Les Relations des Jésuites ont été rédigées avec un souci de faire connaître l’état et les événements des missions à une époque où l’intérêt pour les nouveaux continents peuplés de ce qu’on appelait à l’époque des Sauvages ou Barbares. Les coutumes et les milieux de vie de ces peuples inconnus étaient garants de succès en librairie, surtout que Les Relations devait servir au recrutement et à la collecte de fonds pour les missions.
Dans la « RELATION DE CE QUI S’EST PASSE EN LA NOUVELLE FRANCE EN L’ANNEE 1633, envoyee AU R. P. BARTH. JACQUINOT Provincial de la Compagnie de Jesus en la province de France, par le P. Paul Le Jeune de la mesme compagnie, Supérieur de la residence de Kebec », je tombe sur un passage qui décrit un phénomène bien connu des enfants aujourd’hui, mais qui devait être suffisamment rare en France à l’époque pour le signaler.
« Le 10. de Janvier le froid estoit fort violent. Je ne voy le jour la plus part de l’hyver qu’au travers des glaces : il se fait une crouste de glace sur les chassis de ma cellule ou chambrette, laquelle tombe comme une losange ou carreau de verre quand le froid se vient à relascher : C’est au travers de ce crystal que le Soleil nous communique sa lumiere. J’ai souvent trouvé de gros glaçons attachez le matin à ma couverture, formez du souffle de l’haleine ; et m’oubliant de les oster le matin, je les trouvois encore le soir : J’en ay quelquefois veu en France, mais peu souvent et bien petits, à comparaison de ceux-cy.

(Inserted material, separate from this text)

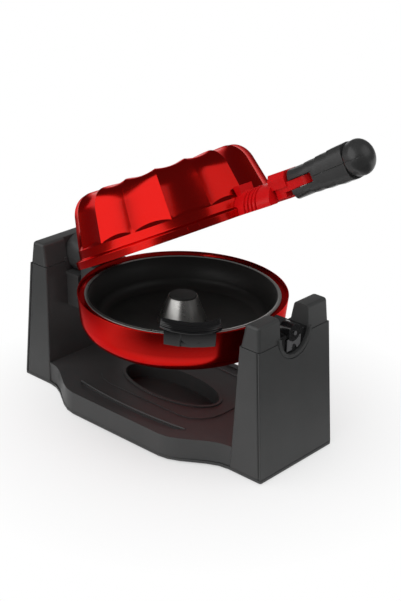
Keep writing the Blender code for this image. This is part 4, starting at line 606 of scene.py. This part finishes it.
# The lid is a deep pressing with sixteen flutes: above a plain band on its flange,
# sharp ridges run up and over the shoulder, and the panels between them are sunk
hinge, open_angle = Vector(lift), radians(28)
lid_shift = 0.002
lid = Vector((head_x + lid_shift, 0, axis_height))
flute_count, steps_per_flute = 16, 16
skirt_low, skirt_high, skirt_round = 0.0005, 0.0088, 0.0012
band_radius, band_foot, band_top, band_top_radius = 0.1088, 0.0100, 0.0190, 0.1074
wall_top, wall_top_radius, crown_radius = 0.0526, 0.1001, 0.0794
shoulder_foot, shoulder_width, shoulder_angle = 0.0454, 0.0215, 15.3
dome_top, crown_sink = 0.0727, 0.0042
panel_dip, crown_dip, fade_radius, arch_rise, foot_gap = 0.0042, 0.0024, 0.030, 0.0036, 0.0007
band_ease = 0.0001
band_hollow = ((-0.0002, 0.0012, 0), (0.0002, 0.0003, 1), (0.0010, -0.0003, 1))


def open_up(piece):
    """Turn a piece that was modelled with the lid shut about the hinge."""
    turn = Matrix.Rotation(-open_angle, 4, "Y")
    piece.data.transform(Matrix.Translation(hinge) @ turn @ Matrix.Translation(-hinge))


def dome_side(inset):
    """Ridge line of the lid from its crown to its skirt, moved in by inset."""
    top = dome_top - inset
    crown = [(crown_radius * i / 12, top - crown_sink * (1 - (i / 12) ** 2) ** 2)
             for i in range(12)]
    shoulder = sweep((crown_radius, shoulder_foot), shoulder_width - inset, top - shoulder_foot,
                     90, shoulder_angle, 18)
    foot = band_top + foot_gap
    end = shoulder[-1]
    upright = [(end[0] + (band_top_radius - inset - end[0]) * i / 6,
                end[1] + (foot - end[1]) * i / 6) for i in range(1, 7)]
    band = [(band_top_radius + band_ease - inset, band_top)]
    band += [(band_radius + out - inset, band_foot + up - below * inset)
             for out, up, below in band_hollow]
    rim = rim_radius - inset
    edge = sweep((rim - skirt_round, skirt_high - skirt_round - inset), skirt_round, skirt_round,
                 90, 0, 5)
    return crown + shoulder + upright + band + edge + [(rim, skirt_low)]


def press_flutes(piece, centre, sink):
    """Sink the panels between the ridges, and lift their feet to arches."""
    for vert in piece.data.vertices:
        across = Vector((vert.co.x - centre.x, vert.co.y))
        radius = across.length
        if radius < fade_radius:
            continue
        place = atan2(across.y, across.x) * flute_count / (2 * pi) + 1 / 2
        share = 1 - (2 * (place - round(place))) ** 2
        inward, upward = sink(radius, vert.co.z - centre.z)
        keep = 1 - inward * share / radius
        vert.co.x = centre.x + across.x * keep
        vert.co.y = across.y * keep
        vert.co.z += upward * share


def lid_sink(radius, height):
    """How far a panel's middle lies inwards of the ridges, and above them."""
    if height < band_top + foot_gap / 2:
        return 0, 0
    climb = min(1, max(0, (height - shoulder_foot) / (dome_top - shoulder_foot)))
    if radius < crown_radius:
        climb = 1
    arch = arch_rise * max(0, wall_top - height) / (wall_top - band_top)
    fade = min(1, (radius - fade_radius) / (crown_radius - fade_radius))
    lean = (band_top_radius - wall_top_radius) / (wall_top - band_top)
    return panel_dip * sqrt(1 - climb ** 2) * fade + lean * arch, arch - crown_dip * climb * fade


shell = turn_profile("fluted_lid", dome_side(0) + dome_side(wall)[::-1], lid,
                     flute_count * steps_per_flute)
press_flutes(shell, lid, lid_sink)
soften(shell, 0.0005, 2, 24)
open_up(shell)
smooth_faces(shell, 35)
flatten_shading(shell)
settle(shell, "lid", "red_metal", red_paint, "lid_shell")


# The upper mould inside the lid repeats the flutes in coated sheet,
# and its cone comes down to meet the pan's when the lid is shut
mould_radius, mould_depth, mould_draft = 0.0975, 0.0540, 0.006
mould_crown, mould_corner, mould_flange, mould_dip = 0.064, 0.022, 0.0032, 0.0030


def mould_side(inset):
    """Mould from the tip of its cone to its flange, moved in by inset."""
    corner = sweep((mould_crown, mould_depth - mould_corner),
                   mould_radius - mould_draft - mould_crown - inset, mould_corner - inset, 90, 0, 14)
    tip = cone_gap + pan_wall - inset
    return [(0, tip), (cone_tip - pan_wall - inset, tip), (cone_foot - inset, mould_depth - inset)
            ] + corner + [(mould_radius - inset, mould_flange - inset),
                          (rim_radius - wall - 0.0003, mould_flange - inset)]


def mould_dips(radius, height):
    """How far a panel's middle lies inwards of the mould's ridges."""
    wide = radius > cone_foot + wall and height > mould_flange + wall / 4
    return (mould_dip if wide else 0), 0


mould = turn_profile("upper_mould", mould_side(0) + mould_side(pan_wall)[::-1], lid,
                     flute_count * 8)
press_flutes(mould, lid, mould_dips)
open_up(mould)
smooth_faces(mould, 25)
settle(mould, "lid", "mould_metal", coating, "lid_mould")


# Two small pieces are fixed to the lid's flange: a black moulded arm that turns
# on the hinge pin, and a painted steel tab that the latch's hook holds
settle(rounded_copy("lid_hinge_arm", "lid_knuckle", 0.0005), "lid", "black_plastic", gloss_black,
       "lid_knuckle")
settle(rounded_copy("latch_catch", "catch_tab", 0.0006, 3), "lid", "red_metal", red_paint,
       "catch_tab")


# The neck is a red plastic moulding screwed to the lid: a ribbed half shaft
# that closes over the lower one, a chamfered block and a tongue for the grip
red_plastic, tree, shader = finish("gloss_red_plastic", coat=0.1, coat_roughness=0.06)
shader.inputs["Specular Tint"].default_value = (1.0, 0.25, 0.22, 1)
where = bumped(tree, shader, 500, 0.00001)
mottled(tree, shader, where, 70, "Base Color", (0.52, 0.004, 0.005), (0.60, 0.006, 0.008))
mottled(tree, shader, where, 50, "Roughness", 0.18, 0.26)
settle(rounded_copy("red_neck", "handle_neck", 0.0005), "lid", "red_plastic", red_plastic,
       "handle_neck")


# The grip is two satin black halves screwed together round the tongue,
# stepped for the fingers, with a ball pressed on its end
satin_black, tree, shader = finish("satin_black_plastic", coat=0.15, coat_roughness=0.2, specular=0.6)
where = bumped(tree, shader, 1400, 0.00002)
mottled(tree, shader, where, 90, "Base Color", (0.022, 0.022, 0.022), (0.030, 0.030, 0.030))
mottled(tree, shader, where, 60, "Roughness", 0.30, 0.38)
for name, source in (("grip_top", "grip_upper"), ("grip_bottom", "grip_lower")):
    settle(rounded_copy(name, source, 0.0005), "grip", "black_plastic", satin_black, source)

grip_angle, ball_start, ball_length = radians(31), 0.0590, 0.0225
ball_half_width, ball_half_height, ball_widest, ball_rear = 0.0162, 0.0176, 0.38, 0.92
ball_gap, flat_share, groove_half_width, groove_size = 0.0002, sqrt(0.75), 0.004, 0.985
groove_cuts = (-0.012, 0, 0.012)
grip_way = Vector((cos(grip_angle), 0, sin(grip_angle)))
grip_up = Vector((-sin(grip_angle), 0, cos(grip_angle)))
bpy.ops.mesh.primitive_uv_sphere_add(segments=64, ring_count=40, radius=1, location=(0, 0, 0))
ball = bpy.context.object
ball.name = "grip_ball"
pick(ball)
bpy.ops.object.mode_set(mode="EDIT")
for offset in groove_cuts:
    bpy.ops.mesh.select_all(action="SELECT")
    bpy.ops.mesh.bisect(plane_co=(0, offset, 0), plane_no=(0, 1, 0))
bpy.ops.object.mode_set(mode="OBJECT")

# The sphere's outer half becomes the ball's nose, the next stretch its drawn-in rear,
# and the last cap the flat face that lies against the grip
for vert in ball.data.vertices:
    along, round_size = vert.co.z, hypot(vert.co.x, vert.co.y)
    if along >= 0:
        reach = ball_widest + (1 - ball_widest) * along
        size = round_size
    elif round_size > flat_share:
        reach = ball_widest * (1 + 2 * along)
        size = ball_rear + (1 - ball_rear) * sqrt(max(0, 1 + 2 * along))
    else:
        reach, size = 0, ball_rear * round_size / flat_share
    groove = groove_size if abs(vert.co.y) < groove_half_width else 1
    if round_size > 1e-6:
        size *= groove / round_size
    vert.co = (Vector(fold)
               + grip_way * (ball_start + ball_gap + (ball_length - 1.5 * ball_gap) * reach)
               + Vector((0, ball_half_width * size * vert.co.x, 0))
               + grip_up * ball_half_height * size * vert.co.y)
pick(ball)
bpy.ops.object.mode_set(mode="EDIT")
bpy.ops.mesh.select_all(action="SELECT")
bpy.ops.mesh.remove_doubles(threshold=0.00001)
bpy.ops.mesh.normals_make_consistent(inside=False)
bpy.ops.object.mode_set(mode="OBJECT")
smooth_faces(ball, 40)
settle(ball, "grip", "black_plastic", satin_black, "grip_end_cap")


low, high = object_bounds()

« Comme nous n’avons ny fontaine, ny puy, il nous faut aller tous les jours puiser de l’eau à la riviere, de laquelle nous sommes esloignez environ 200 pas : mais pour en avoir, il faut fendre la glace à grands coups de hache, et encor faut-il attendre que la mer monte, car la marée estant basse, on ne peut avoir d’eau pour l’espaisseur des glaces. Nous jettons ceste eau dans un poinçon qui n’est pas loing d’un bon feu ; et cependant il faut avoir un grand soin tous les matins de rompre la crouste de glace qui se forme dans ce vaisseau, autrement en deux nuicts tout ne seroit qu’un glaçon, le poinçon fut-il plein.
« Un de nos François ayant soif dans les bois, et voulant lescher un peu de neige qui estoit sur une hache qu’il tenoit, venant à toucher le fer, sa langue se cola et gela si promptement et si fortement, que venant à retirer soudainement la hache pour le froid qu’il sentoit, il enleva quant et quant toute la peau de sa langue.
« Tout cecy m’auroit quasi fait croire en France que ce pays est insupportable ; j’advouë qu’il y a quelques jours bien serrans et pressans, mais ils sont peu en nombre, le reste est plus que tolerable. On se roule icy sur la neige, comme en France sur l’herbe de nos prairies, pour ainsi dire, ce n’est pas qu’elle soit aussi froide comme elle est blanche, mais les jours sont beaux, le Soleil plus chaud qu’en plusieurs endroicts de France; nous sommes, dit on, dans le mesme parallelle que la Rochelle ; la moindre action qu’on fait la pluspart du temps bannit la rigueur du froid.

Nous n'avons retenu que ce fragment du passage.